** begin Information provided **

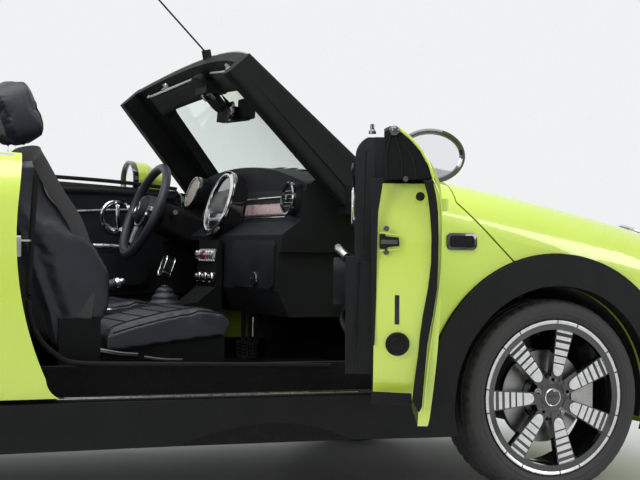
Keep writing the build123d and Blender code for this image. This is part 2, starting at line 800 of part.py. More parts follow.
# Scuttle below the windscreen, with the bulkhead's top as its front edge
with BuildPart() as scuttle:
    with BuildSketch():
        with BuildLine():
            Polyline(
                (bonnet_rear_x - 9, -735), (826, -735), (826, -704), (705, -704)
            )
            ThreePointArc((705, -704), (bulkhead_x + 5, 0), (705, 704))
            Polyline((705, 704), (826, 704), (826, 735), (bonnet_rear_x - 9, 735))
            Line((bonnet_rear_x - 9, 735), (bonnet_rear_x - 9, -735))
        make_face()
    extrude(amount=far)
    add(inner_form, mode=Mode.INTERSECT)
    box_between((0, -far, post_top_z + seat_gap), (far, far, far), mode=Mode.INTERSECT)
    # slots in which the bonnet's arms swing, each crossed by its pin
    for way in (-1, 1):
        low_y, high_y = sorted(
            way * (bonnet_arm_y + side * (bonnet_arm_half + 3)) for side in (-1, 1)
        )
        box_between(
            (bonnet_hinge_x - 18, low_y, 0), (bonnet_rear_x, high_y, far), mode=Mode.SUBTRACT
        )
        with BuildSketch(Plane.XZ.offset(-low_y + 6)):
            with Locations((bonnet_hinge_x, bonnet_hinge_z)):
                Circle(bonnet_pin_radius)
        extrude(amount=-2 * (bonnet_arm_half + 3) - 12)
finish(scuttle.part, "scuttle")

# Front bumper: the nose below the lamps, with the grille's opening and two side intakes
grille_outline = [(-400, 690), (-455, 560), (-400, 330), (400, 330), (455, 560), (400, 690)]
bumper_outline = [
    (bumper_top, bumper_line[1]),
    (bumper_line[1], bumper_line[2]),
    (bumper_line[2], bumper_line[3]),
    (bumper_line[3], bumper_line[4]),
    (bumper_line[4], (far, 195)),
    ((far, 195), circle_point(front_axle_x, clad_radius, 195, 1)),
    (
        circle_point(front_axle_x, clad_radius, 195, 1),
        circle_point(front_axle_x, clad_radius, 400, 1),
        bumper_top,
    ),
]


def nose_prism(outline, growth):
    """Prism along x through the nose, from a front-view outline grown by growth."""
    with BuildPart() as prism:
        with BuildSketch(Plane.YZ.offset(1500)) as front_view:
            with BuildLine():
                Polyline(*outline, close=True)
            make_face()
            offset(amount=growth, kind=Kind.INTERSECTION)
            fillet(front_view.vertices(), 24)
        extrude(amount=1000)
    return prism.part


grille_hole = nose_prism(grille_outline, 3)
grille_rim = nose_prism(grille_outline, 0)
grille_core = nose_prism(grille_outline, -18)
intake_hole = nose_prism([(-700, 470), (-700, 330), (-560, 330), (-540, 470)], 0)
bumper_block = region(bumper_outline, -far / 2)
lamp_room = lamp_bore(run_gap)
with BuildPart() as pierced_block:
    add(bumper_block)
    add(lamp_room, mode=Mode.SUBTRACT)
    mirror(lamp_room, about=Plane.XZ, mode=Mode.SUBTRACT)
    add(grille_hole, mode=Mode.SUBTRACT)
    add(intake_hole, mode=Mode.SUBTRACT)
    mirror(intake_hole, about=Plane.XZ, mode=Mode.SUBTRACT)
with BuildPart() as front_bumper:
    add(pierced_block.part)
    add(shell.part, mode=Mode.INTERSECT)
finish(front_bumper.part, "front_bumper")

# Grille: a frame that follows the nose, crossed by slats and set into the bumper
with BuildPart() as trim_shell:
    add(trim_form)
    add(inner_form, mode=Mode.SUBTRACT)
    box_between((1700, -600, 250), (far, 600, 760), mode=Mode.INTERSECT)
with BuildPart() as nose_shell:
    add(shell.part)
    box_between((1700, -600, 250), (far, 600, 760), mode=Mode.INTERSECT)
slat_pitch = 360 / slat_count
with BuildPart() as grille_slats:
    for count in range(slat_count):
        slat_z = 330 + (count + 0.5) * slat_pitch
        box_between((1700, -460, slat_z - 7), (far, 460, slat_z + 7))
    add(nose_prism(grille_outline, -8), mode=Mode.INTERSECT)
    add(nose_shell.part, mode=Mode.INTERSECT)
with BuildPart() as grille:
    add(grille_rim)
    add(grille_core, mode=Mode.SUBTRACT)
    add(trim_shell.part, mode=Mode.INTERSECT)
    add(grille_slats.part)
finish(grille.part, "grille")

# Boot lid, rear bumper and tail lamps
tail_view = [(-lid_half, lid_low_z), (-lid_half, lid_top_z), (lid_half, lid_top_z), (lid_half, lid_low_z)]
with BuildPart() as boot_lid:
    with BuildSketch(Plane.YZ.offset(tail_x - 200)) as lid_view:
        with BuildLine():
            Polyline(*tail_view, close=True)
        make_face()
        fillet(lid_view.vertices(), 40)
    extrude(amount=500)
    add(shell.part, mode=Mode.INTERSECT)
    box_between((-far, -far, 0), (tail_x + 190, far, lid_top_z), mode=Mode.INTERSECT)
    for way in (-1, 1):
        for side in (-1, 1):
            middle = way * lid_hinge_y + side * 22
            box_between(
                (lid_hinge_x - 7, middle - 7, lid_hinge_z - 7),
                (lid_hinge_x + 30, middle + 7, lid_low_z + 12),
            )
    with BuildSketch(Plane.XZ.offset(-far)):
        with Locations((lid_hinge_x, lid_hinge_z)):
            Circle(lid_pin_radius + pin_clearance)
    extrude(amount=2 * far, mode=Mode.SUBTRACT)
finish(boot_lid.part, "boot_lid")

rear_bumper_outline = [
    (tail_top, tail_line[1]),
    (tail_line[1], tail_line[2]),
    (tail_line[2], (-far, 235)),
    ((-far, 235), circle_point(rear_axle_x, clad_radius, 235, -1)),
    (
        circle_point(rear_axle_x, clad_radius, 235, -1),
        circle_point(rear_axle_x, clad_radius, 400, -1),
        tail_top,
    ),
]
with BuildPart() as rear_bumper_block:
    add(region(rear_bumper_outline, -far / 2))
    # notch that the tail pipes come out through
    box_between((-far, -140, 0), (-1500, 140, 318), mode=Mode.SUBTRACT)
with BuildPart() as rear_bumper:
    add(rear_bumper_block.part)
    add(shell.part, mode=Mode.INTERSECT)
finish(rear_bumper.part, "rear_bumper")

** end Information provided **

Extract, word for word, each line of the listing above.

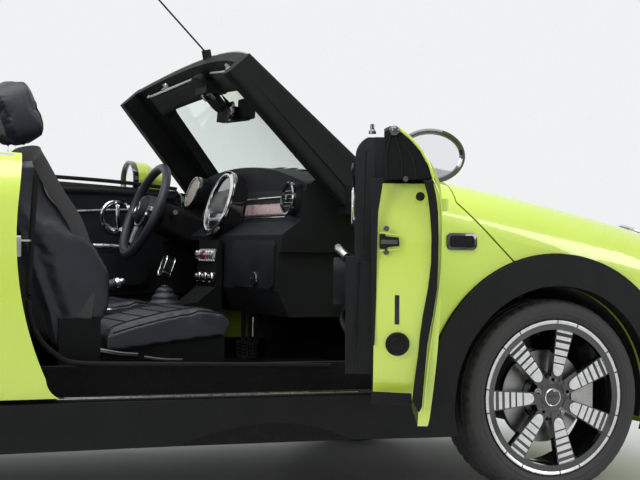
Keep writing the build123d and Blender code for this image. This is part 2, starting at line 800 of part.py. More parts follow.
# Scuttle below the windscreen, with the bulkhead's top as its front edge
with BuildPart() as scuttle:
    with BuildSketch():
        with BuildLine():
            Polyline(
                (bonnet_rear_x - 9, -735), (826, -735), (826, -704), (705, -704)
            )
            ThreePointArc((705, -704), (bulkhead_x + 5, 0), (705, 704))
            Polyline((705, 704), (826, 704), (826, 735), (bonnet_rear_x - 9, 735))
            Line((bonnet_rear_x - 9, 735), (bonnet_rear_x - 9, -735))
        make_face()
    extrude(amount=far)
    add(inner_form, mode=Mode.INTERSECT)
    box_between((0, -far, post_top_z + seat_gap), (far, far, far), mode=Mode.INTERSECT)
    # slots in which the bonnet's arms swing, each crossed by its pin
    for way in (-1, 1):
        low_y, high_y = sorted(
            way * (bonnet_arm_y + side * (bonnet_arm_half + 3)) for side in (-1, 1)
        )
        box_between(
            (bonnet_hinge_x - 18, low_y, 0), (bonnet_rear_x, high_y, far), mode=Mode.SUBTRACT
        )
        with BuildSketch(Plane.XZ.offset(-low_y + 6)):
            with Locations((bonnet_hinge_x, bonnet_hinge_z)):
                Circle(bonnet_pin_radius)
        extrude(amount=-2 * (bonnet_arm_half + 3) - 12)
finish(scuttle.part, "scuttle")

# Front bumper: the nose below the lamps, with the grille's opening and two side intakes
grille_outline = [(-400, 690), (-455, 560), (-400, 330), (400, 330), (455, 560), (400, 690)]
bumper_outline = [
    (bumper_top, bumper_line[1]),
    (bumper_line[1], bumper_line[2]),
    (bumper_line[2], bumper_line[3]),
    (bumper_line[3], bumper_line[4]),
    (bumper_line[4], (far, 195)),
    ((far, 195), circle_point(front_axle_x, clad_radius, 195, 1)),
    (
        circle_point(front_axle_x, clad_radius, 195, 1),
        circle_point(front_axle_x, clad_radius, 400, 1),
        bumper_top,
    ),
]


def nose_prism(outline, growth):
    """Prism along x through the nose, from a front-view outline grown by growth."""
    with BuildPart() as prism:
        with BuildSketch(Plane.YZ.offset(1500)) as front_view:
            with BuildLine():
                Polyline(*outline, close=True)
            make_face()
            offset(amount=growth, kind=Kind.INTERSECTION)
            fillet(front_view.vertices(), 24)
        extrude(amount=1000)
    return prism.part


grille_hole = nose_prism(grille_outline, 3)
grille_rim = nose_prism(grille_outline, 0)
grille_core = nose_prism(grille_outline, -18)
intake_hole = nose_prism([(-700, 470), (-700, 330), (-560, 330), (-540, 470)], 0)
bumper_block = region(bumper_outline, -far / 2)
lamp_room = lamp_bore(run_gap)
with BuildPart() as pierced_block:
    add(bumper_block)
    add(lamp_room, mode=Mode.SUBTRACT)
    mirror(lamp_room, about=Plane.XZ, mode=Mode.SUBTRACT)
    add(grille_hole, mode=Mode.SUBTRACT)
    add(intake_hole, mode=Mode.SUBTRACT)
    mirror(intake_hole, about=Plane.XZ, mode=Mode.SUBTRACT)
with BuildPart() as front_bumper:
    add(pierced_block.part)
    add(shell.part, mode=Mode.INTERSECT)
finish(front_bumper.part, "front_bumper")

# Grille: a frame that follows the nose, crossed by slats and set into the bumper
with BuildPart() as trim_shell:
    add(trim_form)
    add(inner_form, mode=Mode.SUBTRACT)
    box_between((1700, -600, 250), (far, 600, 760), mode=Mode.INTERSECT)
with BuildPart() as nose_shell:
    add(shell.part)
    box_between((1700, -600, 250), (far, 600, 760), mode=Mode.INTERSECT)
slat_pitch = 360 / slat_count
with BuildPart() as grille_slats:
    for count in range(slat_count):
        slat_z = 330 + (count + 0.5) * slat_pitch
        box_between((1700, -460, slat_z - 7), (far, 460, slat_z + 7))
    add(nose_prism(grille_outline, -8), mode=Mode.INTERSECT)
    add(nose_shell.part, mode=Mode.INTERSECT)
with BuildPart() as grille:
    add(grille_rim)
    add(grille_core, mode=Mode.SUBTRACT)
    add(trim_shell.part, mode=Mode.INTERSECT)
    add(grille_slats.part)
finish(grille.part, "grille")

# Boot lid, rear bumper and tail lamps
tail_view = [(-lid_half, lid_low_z), (-lid_half, lid_top_z), (lid_half, lid_top_z), (lid_half, lid_low_z)]
with BuildPart() as boot_lid:
    with BuildSketch(Plane.YZ.offset(tail_x - 200)) as lid_view:
        with BuildLine():
            Polyline(*tail_view, close=True)
        make_face()
        fillet(lid_view.vertices(), 40)
    extrude(amount=500)
    add(shell.part, mode=Mode.INTERSECT)
    box_between((-far, -far, 0), (tail_x + 190, far, lid_top_z), mode=Mode.INTERSECT)
    for way in (-1, 1):
        for side in (-1, 1):
            middle = way * lid_hinge_y + side * 22
            box_between(
                (lid_hinge_x - 7, middle - 7, lid_hinge_z - 7),
                (lid_hinge_x + 30, middle + 7, lid_low_z + 12),
            )
    with BuildSketch(Plane.XZ.offset(-far)):
        with Locations((lid_hinge_x, lid_hinge_z)):
            Circle(lid_pin_radius + pin_clearance)
    extrude(amount=2 * far, mode=Mode.SUBTRACT)
finish(boot_lid.part, "boot_lid")

rear_bumper_outline = [
    (tail_top, tail_line[1]),
    (tail_line[1], tail_line[2]),
    (tail_line[2], (-far, 235)),
    ((-far, 235), circle_point(rear_axle_x, clad_radius, 235, -1)),
    (
        circle_point(rear_axle_x, clad_radius, 235, -1),
        circle_point(rear_axle_x, clad_radius, 400, -1),
        tail_top,
    ),
]
with BuildPart() as rear_bumper_block:
    add(region(rear_bumper_outline, -far / 2))
    # notch that the tail pipes come out through
    box_between((-far, -140, 0), (-1500, 140, 318), mode=Mode.SUBTRACT)
with BuildPart() as rear_bumper:
    add(rear_bumper_block.part)
    add(shell.part, mode=Mode.INTERSECT)
finish(rear_bumper.part, "rear_bumper")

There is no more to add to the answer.